Exercise description: Scan the lines below for the string "parts" and copy every one that has it.

+===+

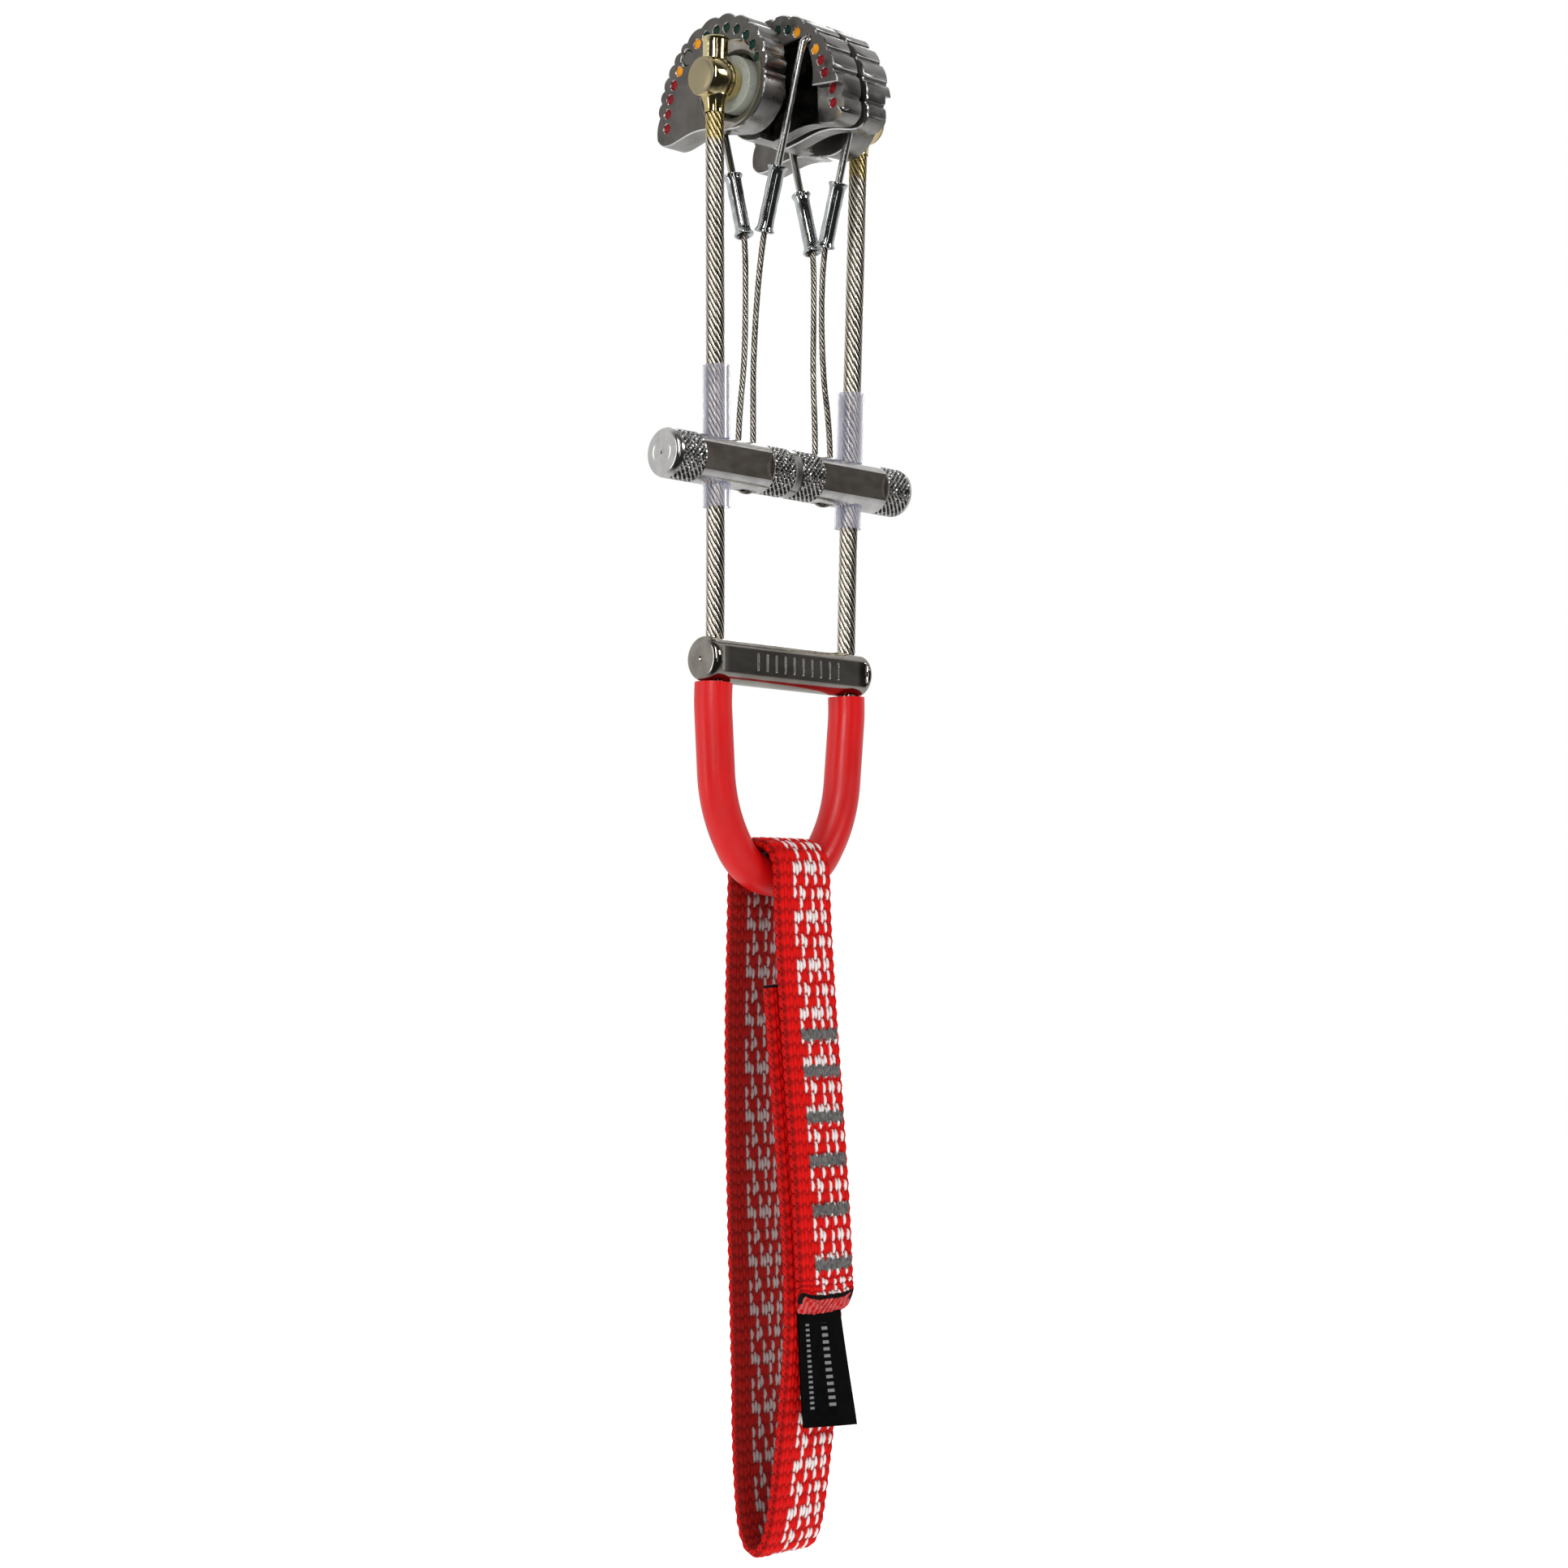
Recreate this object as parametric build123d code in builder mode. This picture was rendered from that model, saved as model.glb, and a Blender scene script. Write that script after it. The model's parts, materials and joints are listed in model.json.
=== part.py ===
from build123d import *
from math import cos, exp, pi, radians, sin, tan
import os

# A spring-loaded camming device: four cam lobes on one axle, a U-shaped cable stem,
# a trigger bar on sleeves, a thumb bar, a sheathed clip-in loop and a sewn sling.
# Frame: millimetres, origin at the centre of the axle, +X along the axle,
# +Z up from the stem to the head, -Y to the front of the sling.

os.makedirs("parts", exist_ok=True)

# ---------------------------------------------------------------- driving dimensions
CAM_ANGLE = 13.25            # degrees between the rim and a circle, a constant-angle cam
RIM_RADIUS = 21.0            # rim radius at RIM_START
RIM_START = -9.1             # degrees above +Y
RIM_GROWTH = tan(radians(CAM_ANGLE))
TIP_ANGLE = -19.0            # where the rim ends at the tip
TAIL_ANGLE = 182.0           # where the rim ends at the tail
HUB_RADIUS = 9.75
HUB_ARC_ANGLE = -136
HUB_FOOT = (0.3, -8.7)
UNDERSIDE = [(7.3, -7.5), (11.0, -7.55), (15.1, -8.4), (19.0, -8.55)]
TIP_CORNER = (20.0, -7.9)
LOBE_FACES = {               # x of the outer face and the inner face of the +X lobes
    "outer": (15.74, 10.2),
    "inner": (7.42, 0.8),
}
FINE_NOTCHES = [-7.6, 0.3, 7.7, 16.0, 24.3, 33.2, 41.0, 57.0, 76.0, 95.0, 114.0, 134.6, 153.0, 173.0]
COARSE_NOTCHES = [-11.0, 2.3, 16.2, 30.8, 45.5, 61.0, 78.0, 96.0, 115.0, 134.6, 153.0, 173.0]
NOTCH_DEPTH = {"outer": 0.62, "inner": 0.35}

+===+

Result for this exercise:
Recreate this object as parametric build123d code in builder mode. This picture was rendered from that model, saved as model.glb, and a Blender scene script. Write that script after it. The model's parts, materials and joints are listed in model.json.
os.makedirs("parts", exist_ok=True)